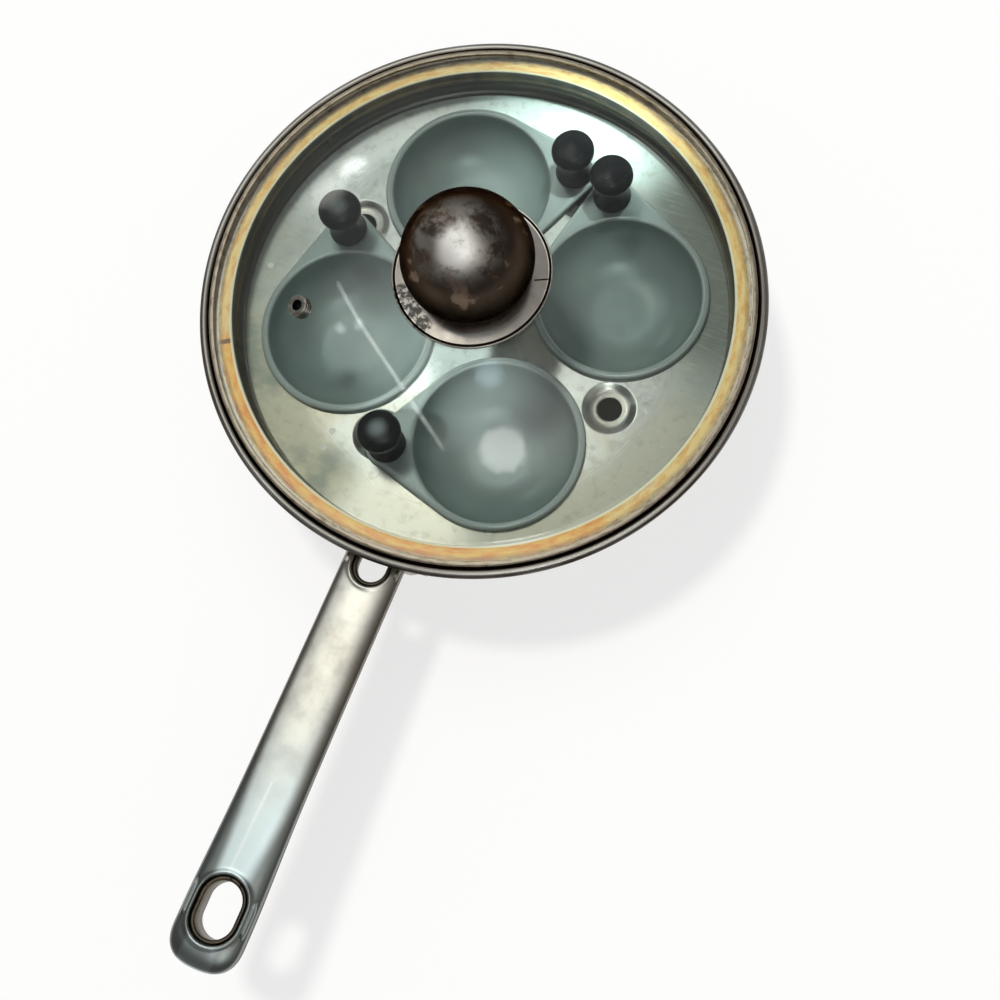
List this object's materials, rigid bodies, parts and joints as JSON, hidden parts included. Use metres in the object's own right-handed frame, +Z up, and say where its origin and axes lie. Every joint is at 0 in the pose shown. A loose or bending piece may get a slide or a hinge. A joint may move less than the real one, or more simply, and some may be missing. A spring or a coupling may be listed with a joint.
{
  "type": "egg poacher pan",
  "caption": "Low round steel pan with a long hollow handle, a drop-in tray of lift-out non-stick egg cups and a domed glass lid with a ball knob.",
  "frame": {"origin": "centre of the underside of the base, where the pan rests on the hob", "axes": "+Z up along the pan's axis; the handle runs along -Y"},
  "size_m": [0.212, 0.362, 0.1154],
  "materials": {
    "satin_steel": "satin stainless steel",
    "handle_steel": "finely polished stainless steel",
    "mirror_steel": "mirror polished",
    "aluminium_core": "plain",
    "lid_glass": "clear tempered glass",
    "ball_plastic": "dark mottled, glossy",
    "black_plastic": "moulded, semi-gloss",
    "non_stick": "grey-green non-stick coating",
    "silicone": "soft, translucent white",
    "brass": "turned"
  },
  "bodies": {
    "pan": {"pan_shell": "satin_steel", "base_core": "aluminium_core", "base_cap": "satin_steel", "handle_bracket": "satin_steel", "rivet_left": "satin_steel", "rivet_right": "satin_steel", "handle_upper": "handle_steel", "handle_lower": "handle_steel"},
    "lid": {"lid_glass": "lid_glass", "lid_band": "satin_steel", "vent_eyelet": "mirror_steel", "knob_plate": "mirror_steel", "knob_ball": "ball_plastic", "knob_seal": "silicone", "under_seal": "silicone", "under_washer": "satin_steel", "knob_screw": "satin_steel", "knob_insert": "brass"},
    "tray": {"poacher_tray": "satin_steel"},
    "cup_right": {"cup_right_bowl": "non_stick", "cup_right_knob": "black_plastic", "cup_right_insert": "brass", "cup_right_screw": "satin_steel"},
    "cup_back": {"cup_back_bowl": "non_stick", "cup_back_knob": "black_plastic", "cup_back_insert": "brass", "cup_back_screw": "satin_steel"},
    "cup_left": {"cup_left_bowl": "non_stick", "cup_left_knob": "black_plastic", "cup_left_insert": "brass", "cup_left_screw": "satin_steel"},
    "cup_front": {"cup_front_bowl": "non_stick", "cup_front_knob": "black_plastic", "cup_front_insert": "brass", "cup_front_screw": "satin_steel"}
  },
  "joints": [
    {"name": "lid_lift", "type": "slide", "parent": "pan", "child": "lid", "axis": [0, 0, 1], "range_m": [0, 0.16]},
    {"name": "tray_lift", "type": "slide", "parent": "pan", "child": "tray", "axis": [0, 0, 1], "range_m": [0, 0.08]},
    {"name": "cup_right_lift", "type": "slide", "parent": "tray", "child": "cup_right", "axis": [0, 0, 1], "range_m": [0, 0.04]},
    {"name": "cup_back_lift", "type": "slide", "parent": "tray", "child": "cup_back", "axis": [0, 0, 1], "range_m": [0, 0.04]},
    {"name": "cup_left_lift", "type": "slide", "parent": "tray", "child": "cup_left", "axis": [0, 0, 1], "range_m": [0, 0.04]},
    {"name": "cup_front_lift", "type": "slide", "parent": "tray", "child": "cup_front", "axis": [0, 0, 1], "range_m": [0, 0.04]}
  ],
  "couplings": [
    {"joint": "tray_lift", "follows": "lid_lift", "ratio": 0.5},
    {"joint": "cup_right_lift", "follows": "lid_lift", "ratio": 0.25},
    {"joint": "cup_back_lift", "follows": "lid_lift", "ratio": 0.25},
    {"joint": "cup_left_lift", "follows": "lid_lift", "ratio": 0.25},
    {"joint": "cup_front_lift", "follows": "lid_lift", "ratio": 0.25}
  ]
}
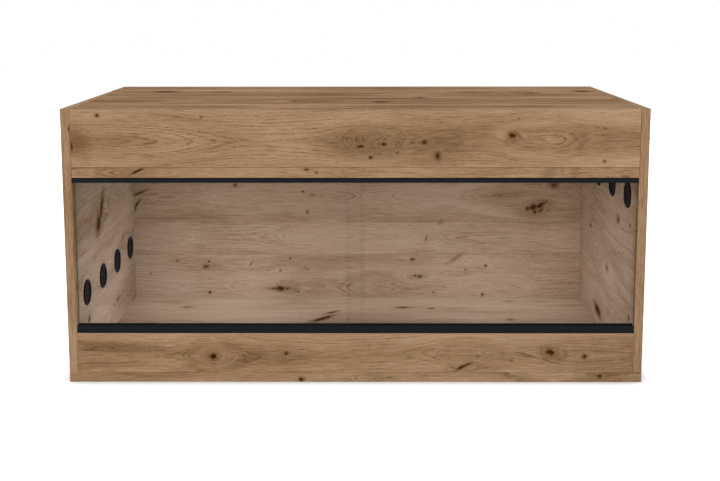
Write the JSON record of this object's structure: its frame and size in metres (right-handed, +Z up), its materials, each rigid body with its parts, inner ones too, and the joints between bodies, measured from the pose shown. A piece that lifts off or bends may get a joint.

··········

Write out all of the records above exactly as they appear.

# OUTPUT
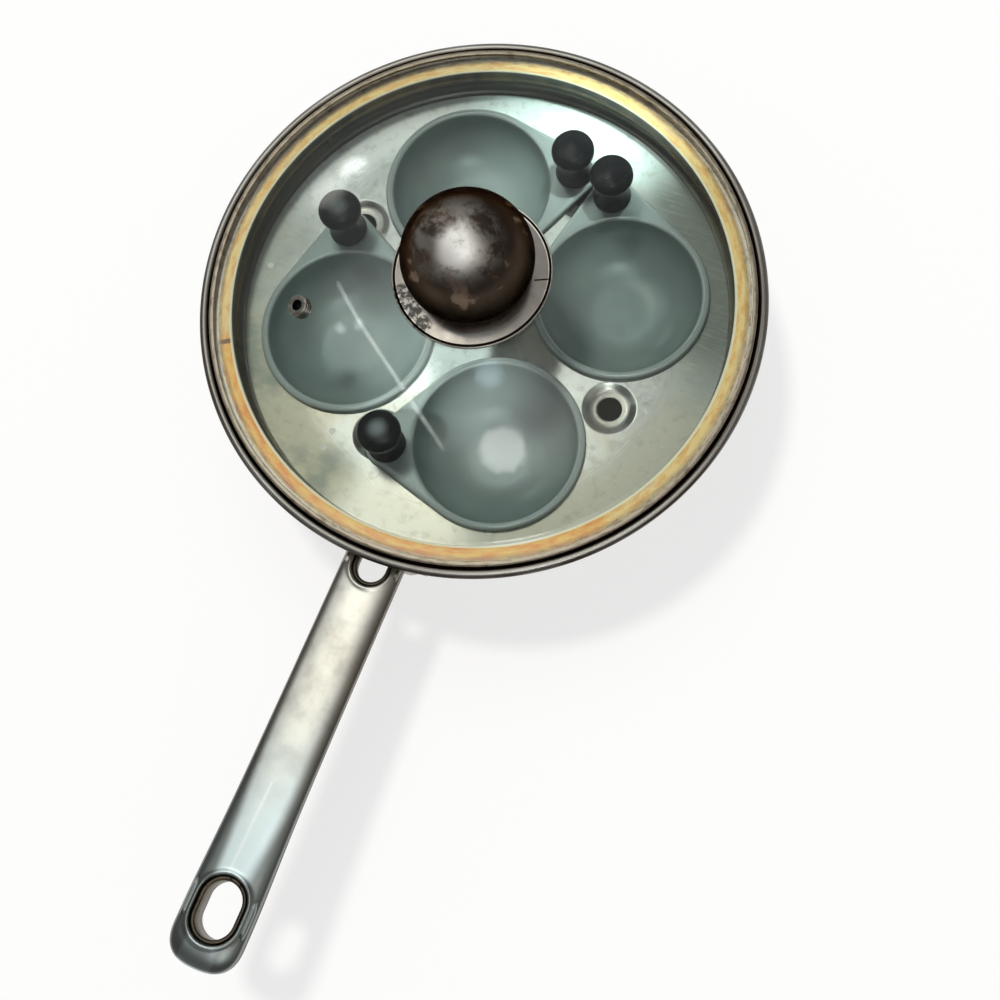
List this object's materials, rigid bodies, parts and joints as JSON, hidden parts included. Use metres in the object's own right-handed frame, +Z up, and say where its origin and axes lie. Every joint is at 0 in the pose shown. A loose or bending piece may get a slide or a hinge. A joint may move less than the real one, or more simply, and some may be missing. A spring or a coupling may be listed with a joint.
{
  "type": "egg poacher pan",
  "caption": "Low round steel pan with a long hollow handle, a drop-in tray of lift-out non-stick egg cups and a domed glass lid with a ball knob.",
  "frame": {"origin": "centre of the underside of the base, where the pan rests on the hob", "axes": "+Z up along the pan's axis; the handle runs along -Y"},
  "size_m": [0.212, 0.362, 0.1154],
  "materials": {
    "satin_steel": "satin stainless steel",
    "handle_steel": "finely polished stainless steel",
    "mirror_steel": "mirror polished",
    "aluminium_core": "plain",
    "lid_glass": "clear tempered glass",
    "ball_plastic": "dark mottled, glossy",
    "black_plastic": "moulded, semi-gloss",
    "non_stick": "grey-green non-stick coating",
    "silicone": "soft, translucent white",
    "brass": "turned"
  },
  "bodies": {
    "pan": {"pan_shell": "satin_steel", "base_core": "aluminium_core", "base_cap": "satin_steel", "handle_bracket": "satin_steel", "rivet_left": "satin_steel", "rivet_right": "satin_steel", "handle_upper": "handle_steel", "handle_lower": "handle_steel"},
    "lid": {"lid_glass": "lid_glass", "lid_band": "satin_steel", "vent_eyelet": "mirror_steel", "knob_plate": "mirror_steel", "knob_ball": "ball_plastic", "knob_seal": "silicone", "under_seal": "silicone", "under_washer": "satin_steel", "knob_screw": "satin_steel", "knob_insert": "brass"},
    "tray": {"poacher_tray": "satin_steel"},
    "cup_right": {"cup_right_bowl": "non_stick", "cup_right_knob": "black_plastic", "cup_right_insert": "brass", "cup_right_screw": "satin_steel"},
    "cup_back": {"cup_back_bowl": "non_stick", "cup_back_knob": "black_plastic", "cup_back_insert": "brass", "cup_back_screw": "satin_steel"},
    "cup_left": {"cup_left_bowl": "non_stick", "cup_left_knob": "black_plastic", "cup_left_insert": "brass", "cup_left_screw": "satin_steel"},
    "cup_front": {"cup_front_bowl": "non_stick", "cup_front_knob": "black_plastic", "cup_front_insert": "brass", "cup_front_screw": "satin_steel"}
  },
  "joints": [
    {"name": "lid_lift", "type": "slide", "parent": "pan", "child": "lid", "axis": [0, 0, 1], "range_m": [0, 0.16]},
    {"name": "tray_lift", "type": "slide", "parent": "pan", "child": "tray", "axis": [0, 0, 1], "range_m": [0, 0.08]},
    {"name": "cup_right_lift", "type": "slide", "parent": "tray", "child": "cup_right", "axis": [0, 0, 1], "range_m": [0, 0.04]},
    {"name": "cup_back_lift", "type": "slide", "parent": "tray", "child": "cup_back", "axis": [0, 0, 1], "range_m": [0, 0.04]},
    {"name": "cup_left_lift", "type": "slide", "parent": "tray", "child": "cup_left", "axis": [0, 0, 1], "range_m": [0, 0.04]},
    {"name": "cup_front_lift", "type": "slide", "parent": "tray", "child": "cup_front", "axis": [0, 0, 1], "range_m": [0, 0.04]}
  ],
  "couplings": [
    {"joint": "tray_lift", "follows": "lid_lift", "ratio": 0.5},
    {"joint": "cup_right_lift", "follows": "lid_lift", "ratio": 0.25},
    {"joint": "cup_back_lift", "follows": "lid_lift", "ratio": 0.25},
    {"joint": "cup_left_lift", "follows": "lid_lift", "ratio": 0.25},
    {"joint": "cup_front_lift", "follows": "lid_lift", "ratio": 0.25}
  ]
}
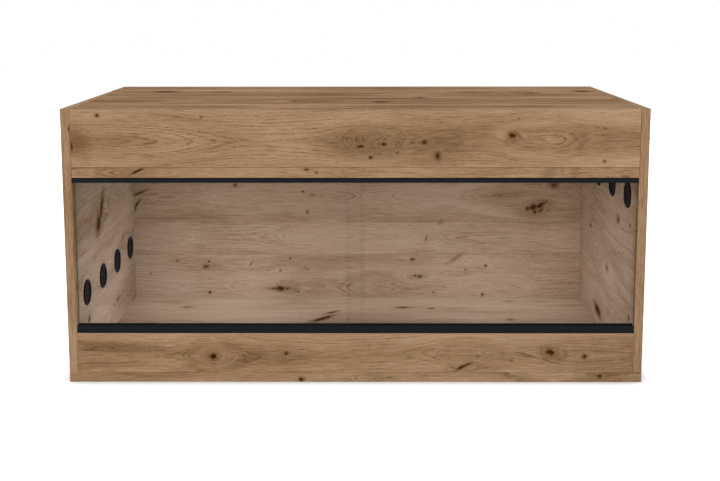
Write the JSON record of this object's structure: its frame and size in metres (right-handed, +Z up), its materials, each rigid body with its parts, inner ones too, and the joints between bodies, measured from the pose shown. A piece that lifts off or bends may get a joint.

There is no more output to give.